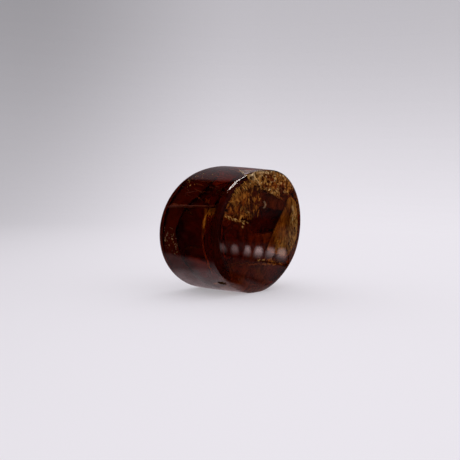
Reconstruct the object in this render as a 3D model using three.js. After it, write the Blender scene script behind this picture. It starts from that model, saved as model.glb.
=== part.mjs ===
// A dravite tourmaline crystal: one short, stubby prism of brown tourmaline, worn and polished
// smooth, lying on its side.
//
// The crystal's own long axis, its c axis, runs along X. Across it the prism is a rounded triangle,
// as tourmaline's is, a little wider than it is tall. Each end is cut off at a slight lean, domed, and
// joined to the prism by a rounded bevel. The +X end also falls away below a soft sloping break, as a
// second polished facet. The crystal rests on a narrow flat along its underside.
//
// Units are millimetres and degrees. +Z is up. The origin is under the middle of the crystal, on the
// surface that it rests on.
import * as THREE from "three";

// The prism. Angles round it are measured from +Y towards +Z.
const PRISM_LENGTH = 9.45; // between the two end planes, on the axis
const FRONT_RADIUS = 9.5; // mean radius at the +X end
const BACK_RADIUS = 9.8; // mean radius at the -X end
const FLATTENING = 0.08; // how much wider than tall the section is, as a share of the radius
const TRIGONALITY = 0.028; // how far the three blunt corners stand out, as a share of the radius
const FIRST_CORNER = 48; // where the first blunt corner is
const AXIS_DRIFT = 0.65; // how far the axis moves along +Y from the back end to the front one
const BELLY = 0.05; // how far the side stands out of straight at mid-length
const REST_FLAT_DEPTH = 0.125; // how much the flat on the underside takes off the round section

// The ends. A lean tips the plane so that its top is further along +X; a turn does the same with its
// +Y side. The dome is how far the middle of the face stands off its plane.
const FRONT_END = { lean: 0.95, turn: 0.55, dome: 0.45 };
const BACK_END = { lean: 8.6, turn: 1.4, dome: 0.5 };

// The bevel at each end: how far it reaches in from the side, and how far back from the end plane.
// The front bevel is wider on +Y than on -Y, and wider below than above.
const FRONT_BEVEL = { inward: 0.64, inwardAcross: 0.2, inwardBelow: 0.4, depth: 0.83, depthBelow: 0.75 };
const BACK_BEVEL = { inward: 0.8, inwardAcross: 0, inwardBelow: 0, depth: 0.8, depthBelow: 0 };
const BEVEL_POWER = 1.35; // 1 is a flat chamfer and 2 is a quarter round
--
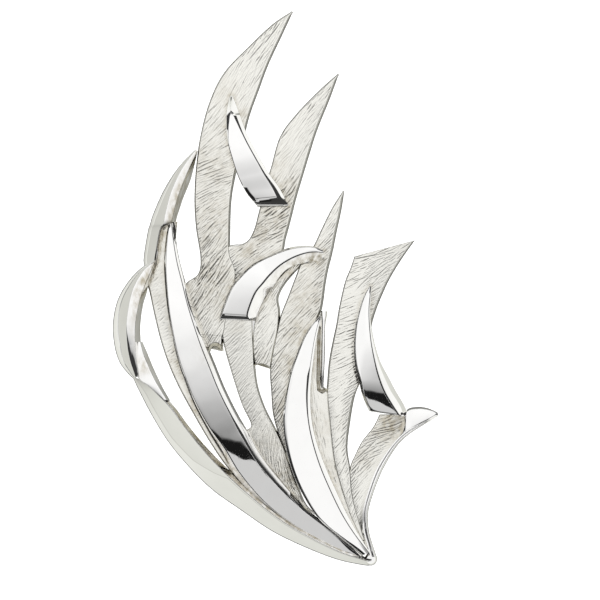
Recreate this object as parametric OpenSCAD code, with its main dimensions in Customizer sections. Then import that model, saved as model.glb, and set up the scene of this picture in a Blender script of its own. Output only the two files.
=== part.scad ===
--
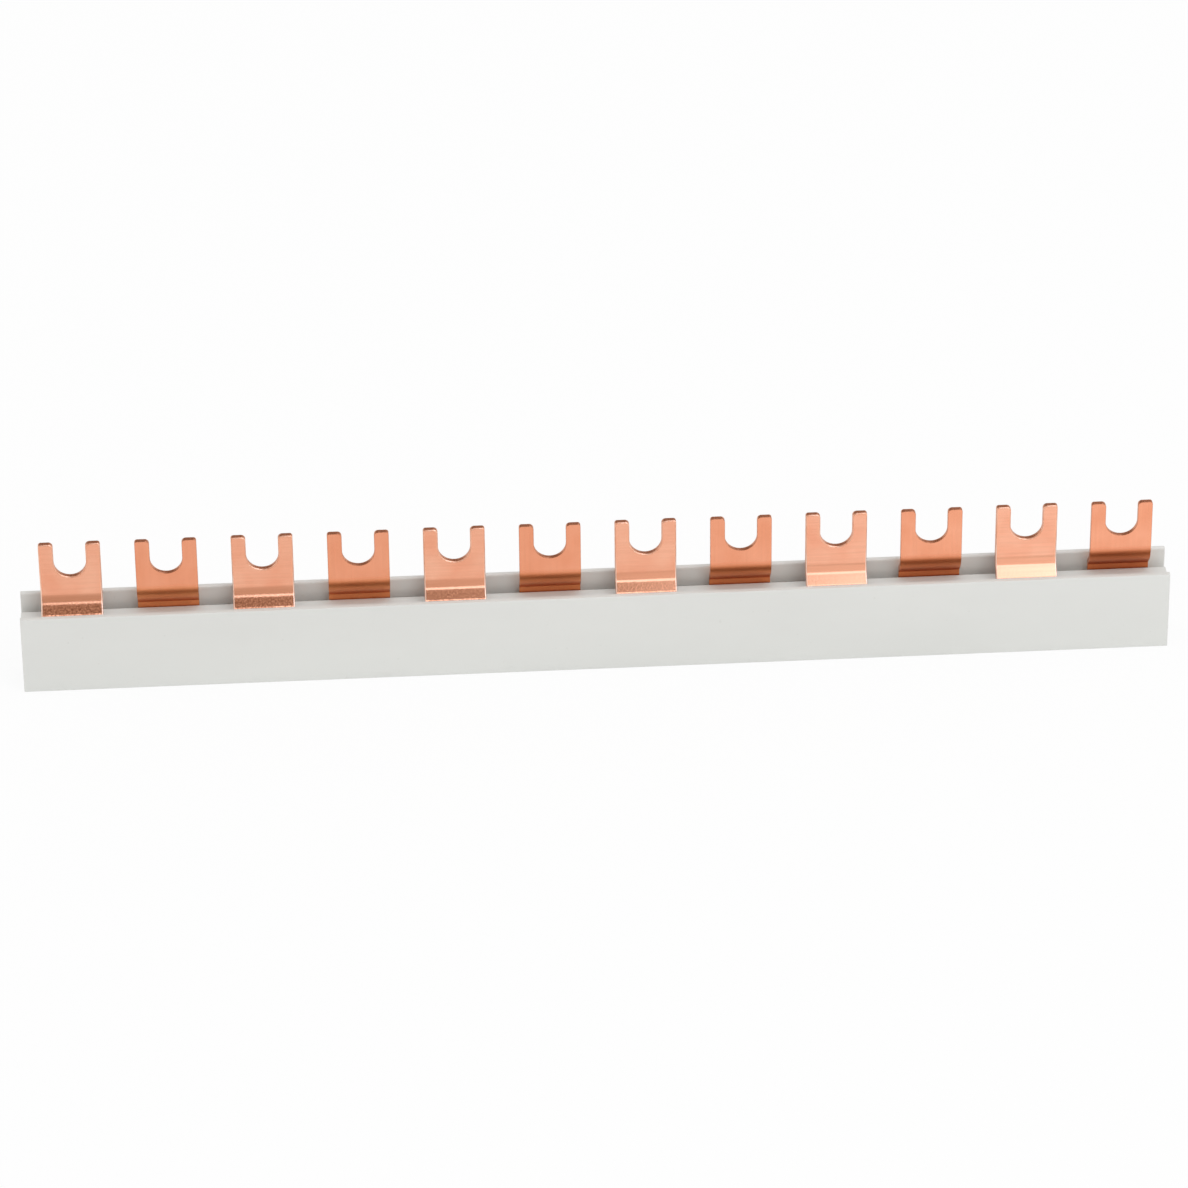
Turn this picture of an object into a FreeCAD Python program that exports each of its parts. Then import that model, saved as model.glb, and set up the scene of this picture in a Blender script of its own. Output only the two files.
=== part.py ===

= REQUIREMENT =
Reply with nothing except the number of lines in the listing above that include the string "from".

= SOLUTION FOR THIS TASK =
5